Sal & Al's Diner (2261 Cooper Foster Park Rd., Amherst, Ohio; 440-282-4367). This relatively nondescript luncheonette located about a half-hour drive west of Cleveland offers the Bet U Can't Burger, a one-pound bacon-cheeseburger about 10 inches across, topped with the equivalent of a large tossed salad and presented on a bun the size of a birthday cake. It's an unwieldy affair--I could barely pick it up, much less finish it--but it's free if you can down it in 20 minutes. Successful contestants are immortalized with a Polaroid on Sal & Al's wall of fame, which is worth a trip all by itself--some of the past winners are, shall we say, rather remarkable physical specimens. $8.99 if you fail.
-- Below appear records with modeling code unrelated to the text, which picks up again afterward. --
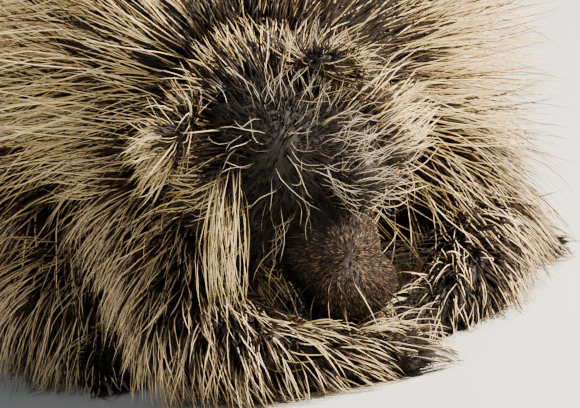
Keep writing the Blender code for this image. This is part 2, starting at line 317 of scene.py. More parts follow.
def make_skin(forms):
    """One closed skin over every part, unwrapped for the bake."""
    skin = mesh_of_balls("skin", [b for balls in forms.values() for b in balls])
    hollow = mesh_of_balls("hollow", hollow_forms())
    apply_modifier(skin, "BOOLEAN", operation="DIFFERENCE", object=hollow, solver="MANIFOLD")
    bpy.data.objects.remove(hollow)
    apply_modifier(skin, "REMESH", mode="VOXEL", voxel_size=SKIN_VOXEL * MM)
    apply_modifier(skin, "SMOOTH", factor=0.5, iterations=4)
    vertices = skin.data.vertices
    places = np.empty(len(vertices) * 3, np.float32)
    vertices.foreach_get("co", places)
    places = places.reshape(-1, 3)
    places[:, 2] = np.maximum(places[:, 2], SKIN_FLOOR * MM)
    vertices.foreach_set("co", places.ravel())
    bpy.ops.object.mode_set(mode="EDIT")
    bpy.ops.mesh.select_all(action="SELECT")
    bpy.ops.uv.smart_project(angle_limit=math.radians(66), island_margin=0.002)
    bpy.ops.object.mode_set(mode="OBJECT")
    skin.data.uv_layers.active.name = "OFBake"
    bpy.ops.object.shade_smooth()
    return skin


# Lie of the coat.


def unit(vectors):
    """Each vector at a length of 1."""
    return vectors / np.maximum(np.linalg.norm(vectors, axis=-1, keepdims=True), 1e-9)


def part_shares(points, forms, blend=9.0):
    """How much each point belongs to each part, from its distance to the part's balls."""
    depths = []
    for balls in forms.values():
        nearest = np.full(len(points), 1e9)
        for centre, radii, turn in balls:
            local = (points - np.array(centre)) @ np.array(turn)
            scaled = np.linalg.norm(local / np.array(radii), axis=1)
            nearest = np.minimum(nearest, (scaled - 1) * min(radii))
        depths.append(nearest)
    depths = np.array(depths).T
    shares = np.exp(-(depths - depths.min(axis=1, keepdims=True)) / blend)
    return shares / shares.sum(axis=1, keepdims=True)


def fade(values, start, width):
    """0 up to start, rising to 1 over the width."""
    return np.clip((values - start) / width, 0, 1)


def band(values, middle, half_width):
    """1 in the middle, falling to 0 at half_width from it."""
    return np.clip(1 - np.abs(values - middle) / half_width, 0, 1)


def around(places, centre, radius):
    """1 at the centre, and fading to nothing at about twice the radius."""
    return np.exp(-np.sum((places - np.array(centre)) ** 2, axis=1) / radius**2)


DOWN = np.array((0.0, 0.0, -1.0))

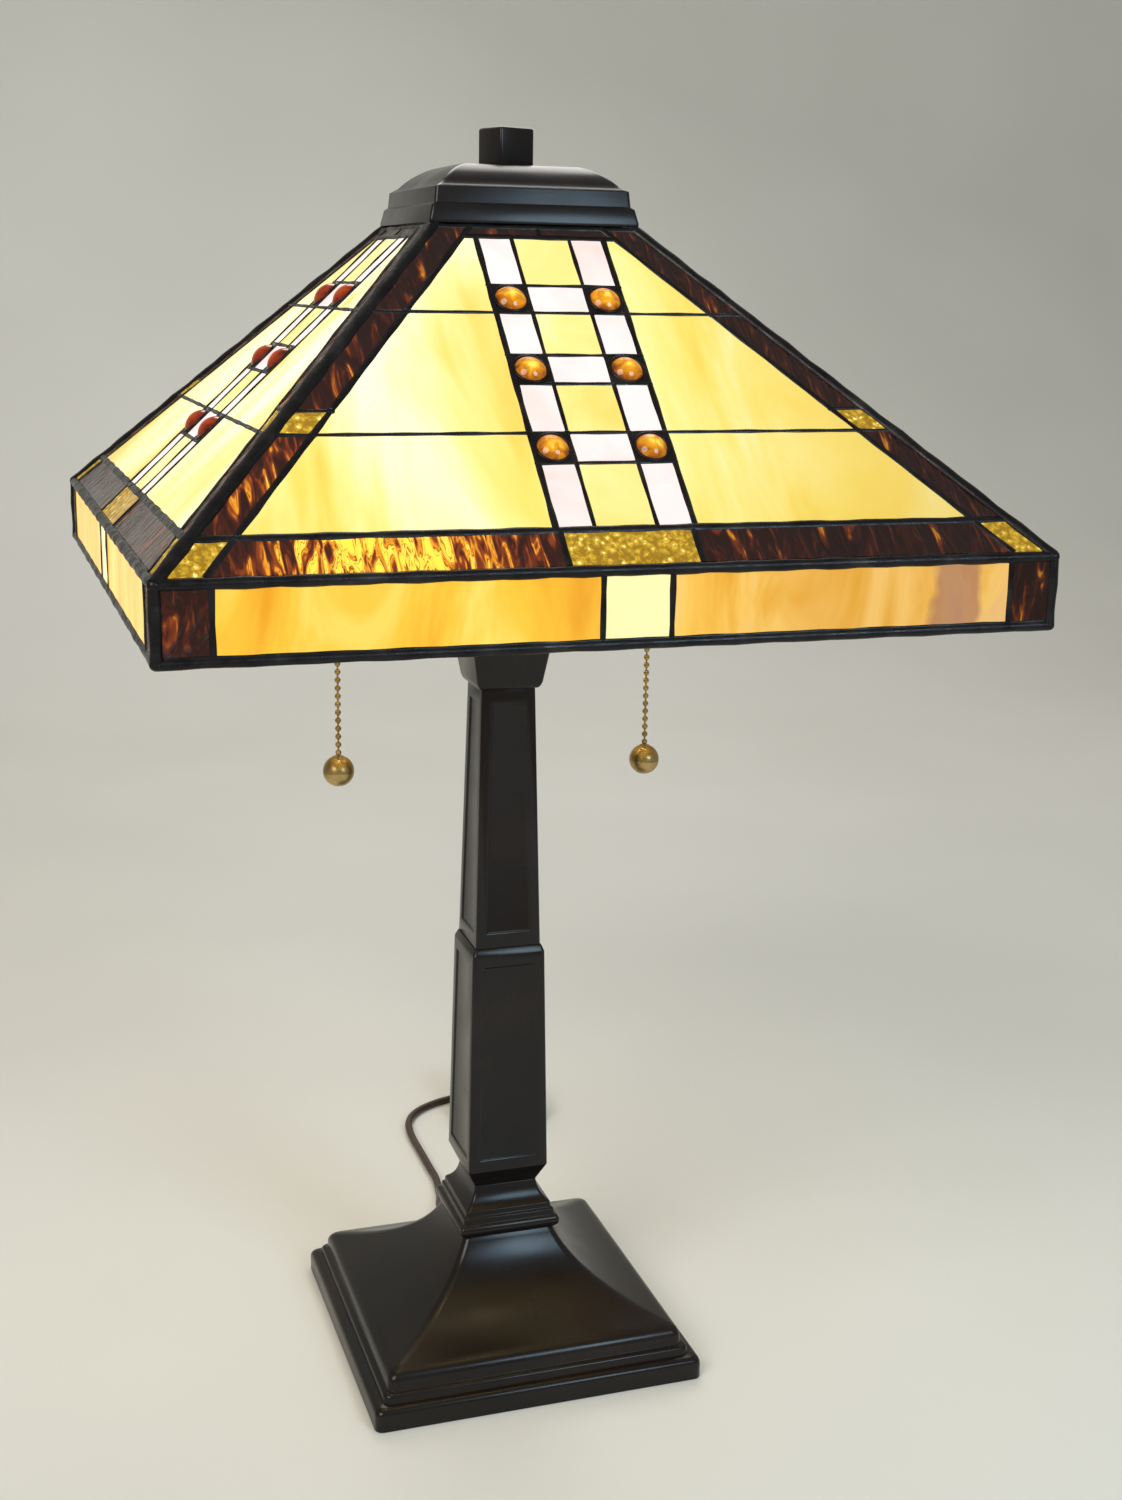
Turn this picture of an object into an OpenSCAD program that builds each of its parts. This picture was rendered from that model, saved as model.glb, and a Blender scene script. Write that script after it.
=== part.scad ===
// Table lamp with a four-sided leaded glass shade on a square column.
// Millimetres, +Z up, the front faces -Y, the origin is the middle of the base on the table.

/* [Base] */
// Width of the square plinth
base_w = 181; // [150:1:230]
// Height of the base casting, up to the foot of the column
base_h = 68; // [58:1:85]
// Height of the moulded plinth edge, below the curved top
plinth_h = 27; // [25:0.5:32]
// Wall of the base casting
base_wall = 4.2; // [3:0.1:6]
// Thickness of the felt pad
felt_t = 2; // [1:0.5:3]
// Thickness of the iron weight in the base
weight_t = 12; // [8:1:14]

/* [Column] */
// Half width where the foot meets the base
foot_half = 26; // [22:0.5:32]
// Height of the stepped foot
foot_h = 26; // [20:1:34]
// Half width of the neck above the foot
neck_half = 17.5; // [14:0.5:20]
// Height of the lower column
lower_h = 138; // [90:1:180]
// Half width of the lower column at its bottom
lower_half = 22.5; // [20:0.5:27]
// Height of the upper column
upper_h = 141; // [90:1:180]
// Half width of the upper column at its bottom
upper_half = 18; // [16:0.5:21]
// Half width of the upper column at its top
upper_top_half = 14.5; // [12:0.5:18]
// Height of the flared capital
capital_h = 29; // [20:1:36]
// Half width of the capital at its top
capital_half = 22; // [19:0.5:26]
// Wall of the column castings
column_wall = 3.4; // [2.5:0.1:4]
// Depth of the recessed panels
panel_depth = 0.9; // [0.4:0.1:1.2]
// Width of the frame around a recessed panel
panel_frame = 4; // [3:0.5:6]

/* [Rod and cluster] */
// Outer diameter of the threaded pipes
pipe_d = 9.6; // [9:0.1:11]
// Bore of the threaded pipes
pipe_bore = 6.6; // [6:0.1:7]
// Gap around a pipe where it passes through a casting
pipe_gap = 0.15; // [0.05:0.05:0.3]
// Radius of the round cluster body
cluster_r = 20; // [17:0.5:22]
// Height of the cluster body
cluster_h = 20; // [18:1:26]
// Distance of each socket from the middle of the lamp
socket_x = 67; // [60:1:76]
// Length of the riser from the cluster to the shade's seat
riser_h = 183; // [168:1:220]

/* [Sockets and bulbs] */
// Outer radius of the socket shell
socket_r = 16.5; // [16.2:0.1:18]
// Height of the socket's cap
socket_cap_h = 16; // [14:1:20]
// Height of the socket's shell
socket_shell_h = 36; // [34:1:40]
// Radius of the bulb's screw base
screw_r = 13.1; // [13:0.05:13.3]
// Running clearance between bulb base and screw shell
screw_gap = 0.06; // [0.02:0.01:0.1]
// Largest diameter of the bulb
bulb_d = 60; // [45:1:64]
// Height of the bulb's glass
bulb_h = 76; // [66:1:84]

/* [Pull chains] */
// How far a chain hangs outside its socket's shell
chain_out = 4.5; // [4.2:0.1:7]
// Angle by which the chains are turned to the back
chain_turn = 28.4; // [0:0.2:45]
// Diameter of a bead
bead_d = 3.2; // [2.4:0.1:3.6]
// Distance from bead to bead
bead_pitch = 4.3; // [4:0.1:4.8]
// Number of beads on the left chain
left_beads = 21; // [12:1:24]
// Number of beads on the right chain
right_beads = 22; // [12:1:24]
// Diameter of the brass ball
ball_d = 16.5; // [12:0.5:20]

/* [Shade] */
// Width of the shade between the middles of opposite skirts
shade_w = 400; // [330:1:480]
// Width of the shade at its top, between the middles of the glass
shade_top_w = 97; // [94:1:110]
// Height of the sloping sides
slope_h = 143; // [119:1:172]
// Height of the upright skirt
skirt_h = 34; // [26:1:44]
// Thickness of the lead net
lead_t = 4.2; // [3.6:0.1:5]
// Thickness of the glass
glass_t = 2.8; // [2:0.1:3]
// Width of a lead line as it is seen
line_w = 2.8; // [2.2:0.1:4]
// How far the lead laps over the edge of the glass
lead_lap = 1; // [0.5:0.1:1.1]
// Radius of the solder bead on a ridge
ridge_r = 3; // [2.6:0.1:4]
// Radius of the bead on the lower rim
rim_r = 2.6; // [2.2:0.1:3.5]

/* [Glass pattern] */
// Half width of the band of tiles
band_half = 31.5; // [30:0.5:36]
// Half width of the middle column of tiles
band_inner = 14.2; // [10:0.1:16]
// Width of the brown border along a ridge
border_w = 18.5; // [15:0.5:24]
// Height of the brown strip under the cap
top_strip = 10.5; // [9:0.5:14]
// Height of the strip above the skirt
low_strip = 19.3; // [16:0.1:24]
// Length of the first row of tiles
tile_1 = 32; // [26:0.5:36]
// Length of the second row of tiles
tile_2 = 26.5; // [22:0.5:30]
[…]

Pete & Elda's (96 Woodland Ave., Neptune City, N.J.; 732-774-6010; www.peteandeldas.com). A Jersey Shore mainstay since the 1950s, Pete & Elda's serves delicious pizza with a matzoh-thin crust. If you can finish a large pie by yourself ($12.50 and up), you're rewarded with a T-shirt announcing your membership in the "Whole Pie Eater's Club." This challenge is much more winnable than the others. The pie is a standard 16-incher, no toppings are required beyond the basic sauce and cheese (although I recommend the excellent fresh sausage), there's no time limit and the thin crust is less filling than typical pizzeria fare. Moreover, it turns out that the T-shirt, because it's a tangible trophy of sorts, is a surprisingly effective inducement. I was plateauing about three-quarters of the way through my pie, but I had to have that shirt, dammit, which gave me enough of a second wind to finish the job. Too bad the T-shirts come in only one size--XL, of course. Travel writer Paul Lukas is looking forward to writing about the other six deadly sins.